Your instructions: Show all lines that include the string "True"; copy each one.

Source excerpt:
** START **

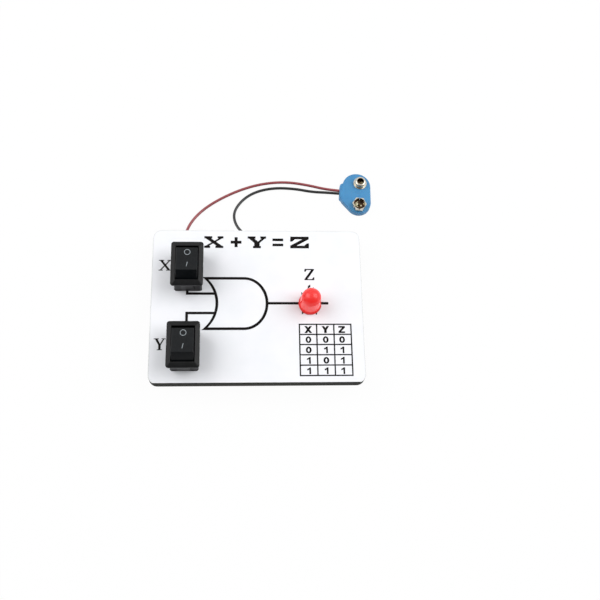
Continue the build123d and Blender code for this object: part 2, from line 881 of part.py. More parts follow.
# Solder on every joint, shaped round what it holds
blade_joints = [
    (x_blade[0], x_blade[1], eye_level),
    (x_blade[0], x_far, eye_level),
    (y_blade[0], y_blade[1], eye_level),
    (y_blade[0], y_far, eye_level),
]
leg_joints = [
    (anode_x, lamp_y, wire_level),
    (cathode_x, lamp_y, wire_level),
    (resistor_left, lamp_y, wire_level),
]
with BuildPart() as solder_joints:
    with Locations(*blade_joints):
        Sphere(blade_joint_radius)
    with Locations(*leg_joints):
        Sphere(leg_joint_radius)
    for held in (*blades, led_anode, led_cathode, resistor_leads):
        add(held.part, mode=Mode.SUBTRACT)
    for held in (feed_jumper, output_jumper, resistor_link, red_lead, black_lead):
        add(held.part, mode=Mode.SUBTRACT)
finish(solder_joints, "solder_joints")

# Battery clip: soft cover, stiff plate, two snaps and their rivets
snap_places = ((0, snap_pitch / 2), (0, -snap_pitch / 2))
snap_rounds = ((clip_far_place, clip_far_radius), (clip_near_place, clip_near_radius))
cover_rounds = (*snap_rounds, (clip_side_place, clip_side_radius))
cavity_height = rivet_head + plate_thickness + 2 * plate_gap


def clip_outline(rounds, inset):
    """A hull round the given circles, drawn in by inset."""
    for place, radius in rounds:
        with Locations(place):
            Circle(radius - inset)
    make_hull()


with BuildPart() as clip_cover:
    with BuildSketch(clip):
        with Locations((nub_end + (nub_reach + nub_root) / 2, nub_shift)):
            RectangleRounded(nub_reach + nub_root, nub_width, nub_corner_radius)
    extrude(amount=nub_height)
    fillet(clip_cover.edges().group_by(Axis.Z)[-1], nub_round)
    with BuildSketch(clip):
        clip_outline(cover_rounds, 0)
    extrude(amount=clip_height)
    fillet(clip_cover.edges().group_by(Axis.Z)[-1], clip_round)
    with BuildSketch(clip.offset(cavity_floor)):
        clip_outline(snap_rounds, plate_inset - plate_gap)
    extrude(amount=cavity_height, mode=Mode.SUBTRACT)
    with BuildSketch(clip.offset(clip_height)):
        with Locations(*snap_places):
            Circle(rivet_radius + rivet_gap)
    extrude(amount=cavity_floor - clip_height, mode=Mode.SUBTRACT)
    # blind holes for the two leads in the end of the nub
    nub_face = Plane(
        origin=clip.from_local_coords((nub_end, nub_shift, lead_entry_height)),
        x_dir=clip.y_dir,
        z_dir=clip.x_dir,
    )
    with BuildSketch(nub_face):
        with GridLocations(lead_entry_pitch, 0, 2, 1):
            Circle(lead_diameter / 2 + lead_entry_gap)
    extrude(amount=lead_entry_depth, mode=Mode.SUBTRACT)
finish(clip_cover, "clip_cover")

plate_level = cavity_floor + rivet_head + plate_gap
with BuildPart() as clip_base_plate:
    with BuildSketch(clip.offset(plate_level)):
        clip_outline(snap_rounds, plate_inset)
        with Locations(*snap_places):
            Circle(rivet_radius + rivet_gap, mode=Mode.SUBTRACT)
    extrude(amount=plate_thickness)
finish(clip_base_plate, "clip_base_plate")

roll_level = clip_height + snap_floor
with BuildPart() as snap_rivets:
    with BuildSketch(clip.offset(cavity_floor)):
        with Locations(*snap_places):
            Circle(rivet_head_radius)
    extrude(amount=rivet_head)
    with BuildSketch(clip.offset(cavity_floor)):
        with Locations(*snap_places):
            Circle(rivet_radius)
    extrude(amount=roll_level + rivet_roll - cavity_floor)
    with BuildSketch(clip.offset(roll_level)):
        with Locations(*snap_places):
            Circle(rivet_roll_radius)
    extrude(amount=rivet_roll)
    with BuildSketch(clip.offset(roll_level + rivet_roll)):
        with Locations(*snap_places):
            Circle(rivet_bore_radius)
    extrude(amount=cavity_floor + rivet_head - roll_level - rivet_roll, mode=Mode.SUBTRACT)
finish(snap_rivets, "snap_rivets")

# Hollow round stud with a rolled-in mouth
rivet_hole = rivet_radius + rivet_gap
stud_roll = snap_height - stud_rim
stud_place = clip.from_local_coords((*snap_places[0], clip_height))
stud_side = Plane(origin=stud_place, x_dir=clip.x_dir, z_dir=-clip.y_dir)
with BuildPart() as snap_stud:
    with BuildSketch(stud_side):
        with BuildLine():
            Polyline(
                (rivet_hole, 0),
                (stud_flange_radius, 0),
                (stud_flange_radius, snap_floor),
                (stud_neck_radius, snap_floor),
                (stud_radius, stud_swell),
                (stud_radius, stud_rim),
            )
            TangentArc((stud_radius, stud_rim), (stud_radius - stud_roll, snap_height), tangent=(0, 1))
            Polyline(
                (stud_radius - stud_roll, snap_height),
                (stud_mouth_radius, snap_height),
                (stud_mouth_radius, snap_height - stud_wall),
                (stud_radius - stud_roll, snap_height - stud_wall),
            )
            TangentArc(
                (stud_radius - stud_roll, snap_height - stud_wall),
                (stud_radius - stud_wall, stud_rim),
                tangent=(1, 0),
            )
            Polyline(
                (stud_radius - stud_wall, stud_rim),
                (stud_radius - stud_wall, stud_swell),
                (stud_neck_radius - stud_wall, snap_floor),
                (rivet_hole, snap_floor),
                (rivet_hole, 0),
            )
        make_face()
    revolve(axis=Axis(stud_place, (0, 0, 1)))
finish(snap_stud, "snap_stud")

# Six-sided socket with slits, and a recess for the rivet's roll in its floor
socket_plane = clip.offset(clip_height)
socket_place = snap_places[1]
with BuildPart() as snap_socket:
    with BuildSketch(socket_plane):
        with Locations(socket_place):
            RegularPolygon(socket_corner_radius, 6)
    extrude(amount=snap_height)
    with BuildSketch(socket_plane.offset(socket_floor)):
        with Locations(socket_place):
            Circle(socket_bore_radius)
    extrude(amount=snap_height - socket_floor, mode=Mode.SUBTRACT)
    with BuildSketch(socket_plane.offset(socket_slit_floor)):
        with Locations(socket_place):
            with PolarLocations(0, 3, start_angle=30):
                Rectangle(2 * socket_corner_radius, socket_slit)
    extrude(amount=snap_height - socket_slit_floor, mode=Mode.SUBTRACT)
    with BuildSketch(socket_plane.offset(snap_floor)):
        with Locations(socket_place):
            Circle(rivet_roll_radius + rivet_gap)
    extrude(amount=socket_floor - snap_floor, mode=Mode.SUBTRACT)
    with BuildSketch(socket_plane):
        with Locations(socket_place):
            Circle(rivet_hole)
    extrude(amount=snap_floor, mode=Mode.SUBTRACT)
finish(snap_socket, "snap_socket")

print("cutout", round(cutout_width, 2), round(cutout_length, 2), "seat", round(seat_height, 2))
print("lamp legs", round(anode_x, 2), round(cathode_x, 2), "eye level", round(eye_level, 2))
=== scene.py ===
import json
from math import cos, pi, radians, sin
import bpy
from mathutils import Matrix, Vector


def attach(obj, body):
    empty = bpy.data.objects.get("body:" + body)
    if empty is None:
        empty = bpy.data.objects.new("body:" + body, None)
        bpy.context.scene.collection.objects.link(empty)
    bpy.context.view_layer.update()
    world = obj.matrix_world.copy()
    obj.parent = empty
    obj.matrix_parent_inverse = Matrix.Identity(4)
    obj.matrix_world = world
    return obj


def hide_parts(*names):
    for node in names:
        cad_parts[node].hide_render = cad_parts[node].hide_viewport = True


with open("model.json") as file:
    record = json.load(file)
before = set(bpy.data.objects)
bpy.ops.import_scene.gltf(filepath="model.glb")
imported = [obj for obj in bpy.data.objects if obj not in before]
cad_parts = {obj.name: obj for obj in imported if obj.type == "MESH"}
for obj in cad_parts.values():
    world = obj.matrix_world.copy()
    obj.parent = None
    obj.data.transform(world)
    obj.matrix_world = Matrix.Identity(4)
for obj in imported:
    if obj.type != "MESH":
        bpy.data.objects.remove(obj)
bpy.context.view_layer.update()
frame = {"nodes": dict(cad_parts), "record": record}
nodes = frame["nodes"]
slotOf = {part["node"]: part["material_slot"] for part in frame["record"]["subparts"]}
print("frame loaded:", len(nodes), "nodes")

# where the photograph was taken from, looking down at the printed face
cameraView = {
    "target": (0.020158, 0.002292, 0.0142),
    "azimuth": -11.67,
    "elevation": 70.73,
    "roll": 11.06,
    "distance": 0.38416,
    "lens": 48.56,
    "sensor": 36,
    "nearest": 0.01,
}


def setCamera(view):
    az, el, roll = (radians(view[k]) for k in ("azimuth", "elevation", "roll"))
    back = Vector((sin(az) * cos(el), -cos(az) * cos(el), sin(el)))
    side = Vector((0, 0, 1)).cross(back).normalized()
    up = back.cross(side)
    right = side * cos(roll) + up * sin(roll)
    top = up * cos(roll) - side * sin(roll)
    place = Vector(view["target"]) + back * view["distance"]
    bpy.ops.object.camera_add()
    cam = bpy.context.object
    cam.name = "studioCamera"
    cam.matrix_world = Matrix((
        (right.x, top.x, back.x, place.x),
        (right.y, top.y, back.y, place.y),
        (right.z, top.z, back.z, place.z),
        (0, 0, 0, 1),
    ))
    cam.data.lens = view["lens"]
    cam.data.sensor_width = view["sensor"]
    cam.data.clip_start = view["nearest"]
    bpy.context.scene.camera = cam


setCamera(cameraView)


def pick(piece):
    bpy.ops.object.select_all(action="DESELECT")
    piece.select_set(True)
    bpy.context.view_layer.objects.active = piece


# flying leads of the battery clip: sizes in metres, the points of their routes in millimetres
leads = {
    "diameter": 0.0014,
    "runSteps": 16,
    "roundness": 5,
    "red": {
        "node": "red_battery_lead",
        "length": 0.1099,
        "route": [
            (-32.7, 24.3, 6.0), (-34.2, 31.0, 5.6), (-35.9, 39.2, 3.8), (-33.4, 47.6, 1.6),
            (-27.6, 55.1, 0.7), (-19.0, 61.3, 0.7), (-8.0, 66.9, 0.7), (3.2, 70.4, 0.7),
            (15.2, 71.5, 0.7), (26.6, 69.7, 0.8), (36.24, 66.91, 1.4), (44.26, 66.21, 1.4),
        ],
    },
    "black": {
        "node": "black_battery_lead",
        "length": 0.1274,
        "route": [
            (25.55, 1.05, 6.4), (21.2, 6.9, 6.4), (13.6, 17.0, 6.2), (4.2, 27.8, 5.4),
            (-1.2, 37.1, 4.0), (-9.6, 44.0, 1.8), (-12.3, 53.0, 0.7), (-7.7, 60.8, 0.7),
            (-0.6, 65.7, 0.7), (9.0, 68.0, 0.7), (19.6, 67.6, 0.7), (28.6, 65.8, 0.8),
            (37.30, 65.21, 1.4), (44.12, 64.61, 1.4),
        ],
    },
}


def layCord(name, route, diameter):
    curve = bpy.data.curves.new(name, "CURVE")
    curve.dimensions = "3D"
    spline = curve.splines.new("NURBS")
    spline.points.add(len(route) - 1)
    for point, place in zip(spline.points, route):
        point.co = (*(v / 1000 for v in place), 1)
        point.radius = diameter / 2  # the curve's box grows by this, so it holds the tube
    spline.order_u = 3
    spline.use_endpoint_u = True
    spline.resolution_u = leads["runSteps"]
    curve.bevel_depth = 1  # times each point's radius
    curve.bevel_resolution = leads["roundness"]
    curve.use_fill_caps = True
    cord = bpy.data.objects.new(name, curve)
    bpy.context.scene.collection.objects.link(cord)
    return cord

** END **

Full response:
        cad_parts[node].hide_render = cad_parts[node].hide_viewport = True
    piece.select_set(True)
    spline.use_endpoint_u = True
    curve.use_fill_caps = True